列出连通集

06-图1 列出连通集（25 分）

给定一个有N个顶点和E条边的无向图，请用DFS和BFS分别列出其所有的连通集。假设顶点从0到N−1编号。进行搜索时，假设我们总是从编号最小的顶点出发，按编号递增的顺序访问邻接点。

输入格式:

输入第1行给出2个整数N(0<N≤10)和E，分别是图的顶点数和边数。随后E行，每行给出一条边的两个端点。每行中的数字之间用1空格分隔。

输出格式:

按照"{ v​1​​ v​2​​ ... v​k​​ }"的格式，每行输出一个连通集。

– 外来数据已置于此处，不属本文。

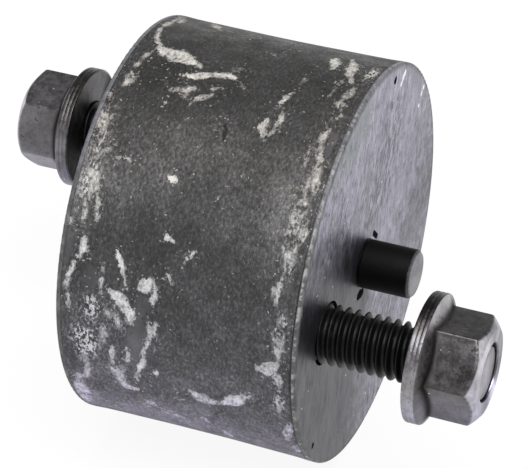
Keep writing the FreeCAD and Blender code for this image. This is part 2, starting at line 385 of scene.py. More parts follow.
# Chalky scuffs on the block's side. Each one is a half width, a strength from 0, a faint grey, to 1,
# a full white, and a path of (x, ring angle in degrees). A strength below 0 makes a black score.
CHALK = (
    (0.6, 0.8, (3, -26.5), (2.5, -17), (2.2, -10), (3.7, -4), (5.5, 0)),
    (1.3, 0.6, (1.2, -29), (3.0, -24), (4.2, -18)),
    (1.0, 0.8, (8.6, -29), (9.8, -26), (11.2, -22), (12.4, -20.5)),
    (2.1, 0.85, (5.4, 0.7), (8.6, 1.9), (12.0, 2.5), (13.8, 3.2)),
    (0.5, 0.8, (13.4, 2.4), (15.0, 4.0), (16.0, 5.8)),
    (0.5, 0.7, (5.0, 0.8), (3.9, 5), (3.4, 11)),
    (1.3, 0.75, (3.3, 12.4), (3.6, 14.8), (3.3, 17.6)),
    (1.1, 1.0, (12.9, 9.7), (15.4, 9.0), (17.4, 7.6), (20, 6.3), (22.9, 6.0)),
    (0.9, 0.8, (12.6, 15.6), (15, 14.6), (18.0, 12.8)),
    (0.5, 0.7, (14.2, 16.6), (16.4, 17.7), (17.4, 19.2)),
    (0.6, 0.85, (17, 17.0), (18.8, 16.2), (20.8, 14.4)),
    (0.4, 0.6, (19, 12.3), (22.8, 10.8)),
    (0.4, 0.8, (24.5, 7.2), (26.1, 9.6)),
    (0.9, 0.3, (21, 2.6), (23.8, 1.8)),
    (0.4, 0.9, (12.2, 20.2), (13.1, 20.2)),
    (0.3, 0.7, (9.4, 12.9), (9.9, 13.1)),
    (0.6, 0.5, (28.8, -12), (30.2, -17)),
    (0.3, 0.6, (26.6, -9.5), (27.6, -9.5)),
    (0.5, 0.35, (10, -24), (14, -21), (20, -19)),
    (1.0, 0.95, (38.2, -16), (38.9, -12), (39.5, -8)),
    (1.1, 0.9, (41.1, -18), (42.4, -14), (43.2, -10), (43.5, -6), (44.8, -2.8)),
    (0.45, 0.6, (43.2, -4), (42.8, 1), (42.4, 6)),
    (1.1, 0.7, (46.2, 0), (45.9, 3), (45.5, 6)),
    (0.35, 0.7, (46.3, 7.9), (45.5, 9.4), (44.6, 7.9), (45.5, 6.3), (46.3, 7.9)),
    (0.5, 0.7, (46.0, 9.5), (46.7, 12.4), (45.8, 14)),
    (0.35, 0.7, (46.0, 15.8), (45.2, 17.3), (44.3, 15.8), (45.2, 14.3), (46.0, 15.8)),
    (0.9, 0.8, (45.5, 18), (45.2, 22), (45.6, 26), (46.6, 28)),
    (1.1, 0.65, (46.0, 27.5), (46.6, 31), (47.2, 37)),
    (0.5, 0.6, (44.2, 22), (43.4, 27), (43.8, 31)),
    (0.7, 0.6, (45.6, 30), (45.4, 36), (45, 41)),
    (2.1, 0.62, (45.2, 37), (45.6, 42), (45.8, 48), (45.6, 54), (45.8, 58)),
    (0.4, 0.9, (47.6, 45), (47.9, 48.6), (47.2, 51), (46.8, 54)),
    (0.35, 0.8, (42.6, 38.2), (44.2, 36.4), (45.6, 35)),
    (0.5, 0.75, (46.4, 54), (45.4, 59), (44.8, 64), (44.4, 70)),
    (0.6, 0.95, (44.9, 65.4), (44.6, 68)),
    (0.3, 0.5, (43.9, 52), (44.6, 60), (43.6, 68)),
    (0.8, 0.6, (46.3, 71), (46.5, 77), (46.1, 83)),
    (0.5, 0.7, (44.6, 75.6), (45.6, 80), (46.6, 84.6)),
    (1.7, 0.9, (42.4, 88.0), (44.4, 87.4), (46.2, 85)),
    (0.9, 0.85, (45.0, 87), (46.2, 89), (46.8, 92.4)),
    (0.35, 0.6, (46.4, 94), (46.6, 99), (46.2, 104)),
    (0.5, 0.6, (43.3, 108.4), (45.4, 110.2)),
    (1.1, 0.85, (48.2, 106.5), (47.6, 110.5), (46.8, 116)),
    (0.6, 0.95, (35.1, 7.0), (34.7, 10), (33.9, 13.4)),
    (0.35, 0.6, (35.9, -1.4), (35.7, 3.6)),
    (0.55, 0.8, (35, 13.8), (35.9, 17), (35.5, 21), (34.4, 25.2)),
    (0.8, 0.8, (34.2, 25), (33.0, 21.4), (33.2, 18.2)),
    (0.35, -1.0, (25.8, 22.6), (26.3, 25), (26.9, 28)),
    (0.3, 0.7, (25.0, 24.6), (25.6, 26.4)),
    (1.5, 0.5, (1.6, 22), (1.9, 29), (1.8, 36), (1.4, 43)),
    (0.4, 0.85, (2.0, 42), (4.2, 39), (6.4, 36.2)),
    (0.45, 0.95, (7.4, 39.2), (9, 39.2), (11.3, 38.8)),
    (0.6, 1.3, (18.2, 41.2), (19.4, 41.6), (20.6, 41.9)),
    (0.3, 1.1, (28.7, 43.6), (29.2, 43.8)),
    (1.1, 0.75, (2.2, 43.6), (4.6, 46.4), (4.2, 51)),
    (0.6, 0.75, (5.4, 50), (6.3, 53), (6.7, 57)),
    (0.5, 0.6, (3.2, 51), (3.9, 55), (3.6, 60)),
    (0.8, 0.9, (0.5, 58.6), (1.9, 58.9)),
    (0.55, 1.2, (20.8, 57.4), (21.8, 56.8)),
    (0.45, 1.2, (22.2, 57.5), (23.0, 58.2)),
    (0.4, 1.1, (26.8, 59.4), (26.1, 61), (25.4, 62.6)),
    (0.3, 0.9, (23.8, 60.1), (24.4, 60.3)),
    (0.4, 0.9, (22.6, 66.9), (23.6, 69.4)),
    (0.9, 0.8, (4.0, 61), (5.0, 64.6), (4.4, 67.5)),
    (0.7, 0.8, (4.0, 67), (3.3, 70.5), (2.3, 76), (2.9, 83)),
    (0.35, 0.7, (9.4, 67.6), (9.3, 76.5)),
    (0.55, 1.0, (11.8, 63.6), (13.2, 67.8), (14.7, 73.4)),
    (1.3, 1.0, (11.4, 75.4), (13.6, 77.6), (15.6, 80.4), (15.4, 83.6)),
    (0.5, 0.85, (12.2, 79), (12.8, 83), (13.4, 86.6)),
    (0.9, 0.8, (10.4, 81), (11.6, 83.2)),
    (1.2, 0.95, (17, 72.8), (18.6, 71.4), (19.8, 69.4)),
    (0.7, 0.9, (19.8, 68.8), (20.4, 72.4), (20.3, 77)),
    (0.5, 0.8, (20.2, 78), (20.8, 81), (20.9, 85.4)),
    (0.55, 0.85, (19.4, 80), (19.9, 86), (18.9, 92)),
    (0.75, 0.9, (18.7, 91), (17.8, 97), (16.4, 102.6)),
    (0.5, 0.9, (15.9, 102.6), (16.6, 104.4), (18.6, 103.9)),
    (0.35, 0.4, (21.4, 84), (20.9, 90), (19.6, 98)),
    (0.8, 1.2, (20.3, 98.8), (21.3, 98.8)),
    (1.0, 0.55, (9.8, 86), (10.4, 89), (9.4, 93)),
    (0.6, 0.9, (11.9, 92.6), (11.6, 96), (11.7, 100.2)),
    (0.55, 0.95, (14.7, 92.0), (15.1, 95.2), (14.2, 99.6)),
    (1.0, 1.0, (11.0, 101.4), (12.8, 104.4), (13.0, 108.2)),
    (0.9, 1.0, (12.6, 108.2), (14.2, 108.9), (16.2, 108.4)),
    (0.9, 0.9, (5.2, 98), (5.8, 102), (5.6, 107), (4.4, 109)),
    (1.9, 0.85, (3.4, 109), (2.7, 114), (2.4, 120), (2.2, 127)),
    (1.0, 0.6, (15.4, 111.6), (17.6, 114.8), (19, 117), (20.8, 121)),
    (1.4, 0.5, (16.2, 117.2), (18.2, 118)),
    (0.8, 0.55, (21.0, 121.6), (23.0, 119.8), (25.8, 119.6)),
    (0.6, 0.4, (11.6, 116.8), (16.2, 115.6)),
    (0.7, 0.5, (8.2, 126), (9.8, 120.4)),
    (1.4, 0.75, (27.7, 103.2), (29.7, 105.2), (33.4, 105.7)),
    (1.4, 1.0, (34.6, 104.8), (37, 102.4), (40.3, 99.4)),
    (0.25, -1.0, (36.0, 103.4), (37.6, 100.6)),
    (0.35, 0.4, (17, 108.8), (21, 108.4), (26.2, 107.6)),
    (1.1, 0.75, (28.2, 115.6), (29.6, 118.6)),
    (0.5, 0.35, (31.4, 107), (31.6, 113), (30.4, 119)),
    (0.9, 0.8, (32.3, 123), (33.4, 127)),
    (1.0, 0.6, (48.6, 118), (48.0, 124)),
)
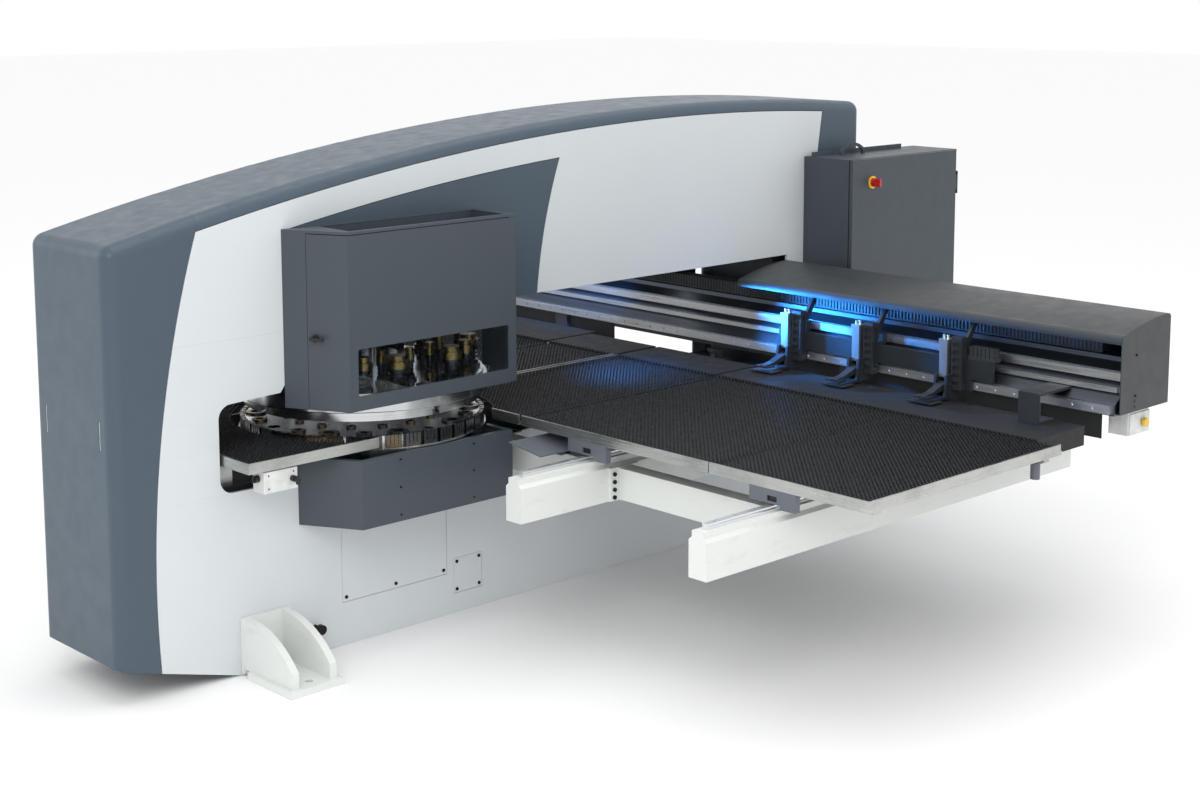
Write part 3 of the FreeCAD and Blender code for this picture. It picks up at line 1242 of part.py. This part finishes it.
def build_nodes():
    front_cover, top_cover, rear_cover = outer_covers()
    nodes = {
        "main_frame": main_frame(),
        "front_cover": front_cover,
        "top_cover": top_cover,
        "rear_cover": rear_cover,
        "right_side_panel": side_panel("right"),
        "left_side_panel": side_panel("left"),
        "ram_covers": both(ram_cover),
        "access_panels": both(access_panels),
        "feet": both(lambda side: group([foot(side, row) for row in FOOT_ROWS])),
        "screws_and_bolts": group(both(cover_screws).Solids + both(flange_bolts).Solids),
        "upper_turret": upper_turret(),
        "lower_turret": lower_turret(),
        "punch_holders": punch_holders(),
        "dies": dies(),
        "bearings": group(turret_bearings().Solids + y_screw_bearings().Solids),
        "ram_cylinder": ram_cylinder(),
        "ram": ram(),
        "turret_guards": group([turret_guard(), closed_guard()]),
        "guard_door": guard_door(),
        "guard_window": guard_window_pane(),
        "guard_latch": guard_latch(),
        "hinge_pins": group(guard_hinge_pins().Solids + cabinet_hinge_pins().Solids),
        "lower_guards": group([lower_guard(), mirrored(lower_guard())]),
        "fixed_table_frames": fixed_table_frames(),
        "fixed_brushes": fixed_brushes(),
        "beams": both(lambda side: group([beam(side, 0), beam(side, 1)])),
        "guide_rails": both(lambda side: group([guide_rail(side, 0), guide_rail(side, 1)])),
        "cross_beams": both(cross_beams),
        "chute_plates": both(chute_plate),
        "ball_blocks": both(bearing_blocks),
        "table_brackets": both(table_brackets),
        "carriage_beam": carriage_beam(),
        "carriage_links": carriage_links(),
        "x_rails": group([lower_x_rail(), upper_x_rail(), x_rack()]),
        "cable_ducts": group([wiring_duct(), cable_trough()]),
        "hood_ends": both(hood_end),
        "x_saddle": x_saddle(),
        "clamp_bodies": clamp_bodies(),
        "clamp_cylinders": clamp_cylinders(),
        "valve_island": valve_island(),
        "y_screw": y_screw(),
        "hydraulic_unit": hydraulic_unit(),
        "cabinet_shell": cabinet_shell(),
        "cabinet_door": cabinet_door(),
        "main_switch_plate": main_switch_plate(),
        "main_switch_knob": main_switch_knob(),
        "estop_box": estop_box(),
        "estop_button": estop_button(),
        "front_control_box": front_control_box(),
        "control_lever_a": control_lever_a(),
        "control_lever_b": control_lever_b(),
    }
    for side in ("right", "left"):
        nodes[side + "_wing_frame"] = wing_frame(side)
        nodes[side + "_wing_brushes"] = wing_brushes(side)
        nodes[side + "_hood"] = hood(side)
    for name, x in zip(("inner", "middle", "outer"), CLAMP_X):
        nodes["clamp_jaw_" + name] = clamp_jaw(x)
    return nodes


def main():
    os.makedirs("parts", exist_ok=True)
    for name, shape in build_nodes().items():
        shape.exportStep("parts/%s.step" % name)
        print("%-24s solids %3d  volume %9.1f l  %s" % (name, len(shape.Solids), shape.Volume / 1e6, shape.isValid()))


main()
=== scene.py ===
"""Looks for the turret punch press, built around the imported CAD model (metres, +Z up)."""
import json
import math
import random

import bmesh
import bpy
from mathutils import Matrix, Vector


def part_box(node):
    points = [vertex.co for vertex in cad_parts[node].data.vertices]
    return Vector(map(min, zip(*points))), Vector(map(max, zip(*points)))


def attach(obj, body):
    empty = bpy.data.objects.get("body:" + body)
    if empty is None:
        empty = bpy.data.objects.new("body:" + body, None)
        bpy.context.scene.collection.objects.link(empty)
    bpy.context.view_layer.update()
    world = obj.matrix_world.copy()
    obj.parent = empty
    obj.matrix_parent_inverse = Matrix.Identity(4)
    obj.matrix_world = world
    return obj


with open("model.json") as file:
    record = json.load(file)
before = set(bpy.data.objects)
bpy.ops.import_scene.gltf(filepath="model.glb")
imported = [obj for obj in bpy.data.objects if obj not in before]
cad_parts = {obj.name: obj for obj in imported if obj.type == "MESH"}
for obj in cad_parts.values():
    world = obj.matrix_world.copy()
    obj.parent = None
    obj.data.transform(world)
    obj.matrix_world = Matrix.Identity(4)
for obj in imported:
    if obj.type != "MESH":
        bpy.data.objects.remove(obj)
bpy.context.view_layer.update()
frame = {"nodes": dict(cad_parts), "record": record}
NODES = frame["nodes"]
scene = bpy.context.scene
scene.view_settings.view_transform = "Standard"

TURRET_Y = -0.475
PASS_LINE = 0.946


# ------------------------------------------------------------------ camera, floor, lights
def add_camera():
    data = bpy.data.cameras.new("camera")
    data.lens = 56.77
    data.sensor_width = 36.0
    data.shift_y = -0.130
    data.clip_end = 200.0
    camera = bpy.data.objects.new("camera", data)
    camera.location = (6.776, -5.445, 2.854)
    camera.rotation_euler = [math.radians(a) for a in (90.0 - 7.981, 0.087, 46.424)]
    scene.collection.objects.link(camera)
    scene.camera = camera


def add_area(name, place, target, size, power, colour=(1.0, 1.0, 1.0), spread=180.0):
    data = bpy.data.lights.new(name, "AREA")
    data.shape = "RECTANGLE"
    data.size, data.size_y = size
    data.energy = power
    data.color = colour
    data.spread = math.radians(spread)
    lamp = bpy.data.objects.new(name, data)
    lamp.location = place
    aim = Vector(target) - Vector(place)
    lamp.rotation_euler = aim.to_track_quat("-Z", "Y").to_euler()
    scene.collection.objects.link(lamp)


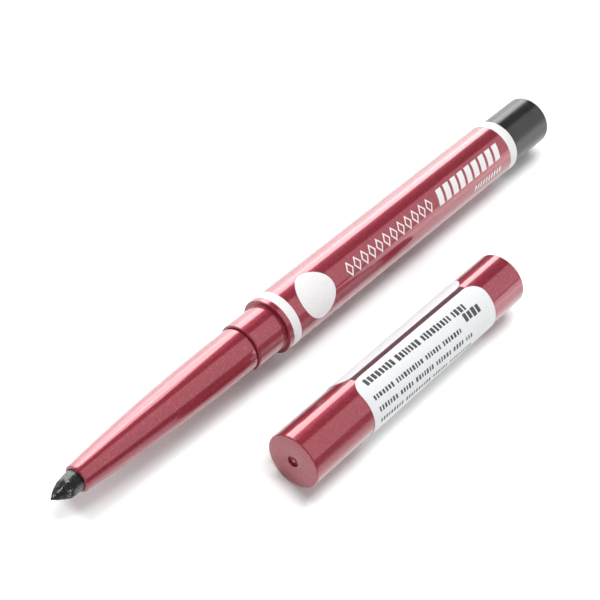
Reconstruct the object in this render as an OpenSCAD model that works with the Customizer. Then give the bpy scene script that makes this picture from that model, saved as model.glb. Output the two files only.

先输出DFS的结果，再输出BFS的结果。

输入样例:

8 6
0 7
0 1
2 0
4 1
2 4
3 5

输出样例:

{ 0 1 4 2 7 }
{ 3 5 }
{ 6 }
{ 0 1 2 7 4 }
{ 3 5 }
{ 6 }

#include<iostream>
#include<vector>
#include<queue>
using namespace std;
#define maxvertexnum 10 
#define weighttype int
#define datatype string
#define vertex int
struct graph{
int Nv;//定点数 
int Ne;//边数
weighttype G[maxvertexnum][maxvertexnum];
datatype data[maxvertexnum];
};
using Graph=graph*;
vector<int> visited(maxvertexnum,0);
queue<int> q;
struct Enode{
vertex v1,v2;
weighttype weight;
};
using edge=Enode*;
Graph creategraph(int vertexnum){
int w,v; Graph gra=new graph();
gra->Nv=vertexnum;
gra->Ne=0;
for(v=0;v<gra->Nv;v++)
for(w=0;w<gra->Nv;w++)
gra->G[v][w]=0;
return gra;
}
void Insert(Graph gra,edge e){
gra->G[e->v1][e->v2]=1;
gra->G[e->v2][e->v1]=1;
}
Graph buildgraph(){
Graph gra; edge e; vertex v;int Nv,i;
cin>>Nv;
gra=creategraph(Nv);
cin>>gra->Ne;
if(gra->Ne){
e=new Enode();
for(i=0;i<gra->Ne;i++){
cin>>e->v1>>e->v2;
    Insert(gra,e);} 
}
   //for(v=0;v<gra->Nv;v++)
   //cin>>gra->data[v];
   return gra;
}
void DFS(Graph gra,vertex v)
{   vertex v1;
cout<<v<<" "; visited[v]=1;
for(v1=0;v1<gra->Nv;v1++)
if(gra->G[v][v1]==1&&visited[v1]!=1)
DFS(gra,v1);
}
void BFS(Graph gra)
{   vertex v1,v2;
if(q.size()!=0){ 
    v1=q.front();
q.pop();
if(visited[v1]!=1){cout<<v1<<" "; visited[v1]=1;}
for(v2=0;v2<gra->Nv;v2++){
if(visited[v2]!=1&&gra->G[v1][v2]==1)
q.push(v2);}
BFS(gra);}  
}
void DFSLOOK(Graph gra){
vertex v;
for(v=0;v<gra->Nv;v++){
if(visited[v]!=1){
cout<<"{ ";  DFS(gra,v); cout<<"}"<<endl;
}
}
for(auto &o:visited)
o=0;
}
void BFSLOOK(Graph gra){
vertex v;
for(v=0;v<gra->Nv;v++){
if(visited[v]!=1){
cout<<"{ ";  q.push(v); BFS(gra); cout<<"}"<<endl;
}
}
    for(auto &o:visited)
o=0; 
}
int main(){
Graph gra=buildgraph();
//for(int i=0;i<gra->Nv;i++)
//for(int j=0;j<gra->Nv;j++)
//cout<<gra->G[i][j]<<" "<<endl;
DFSLOOK(gra);
BFSLOOK(gra);
return 0;
}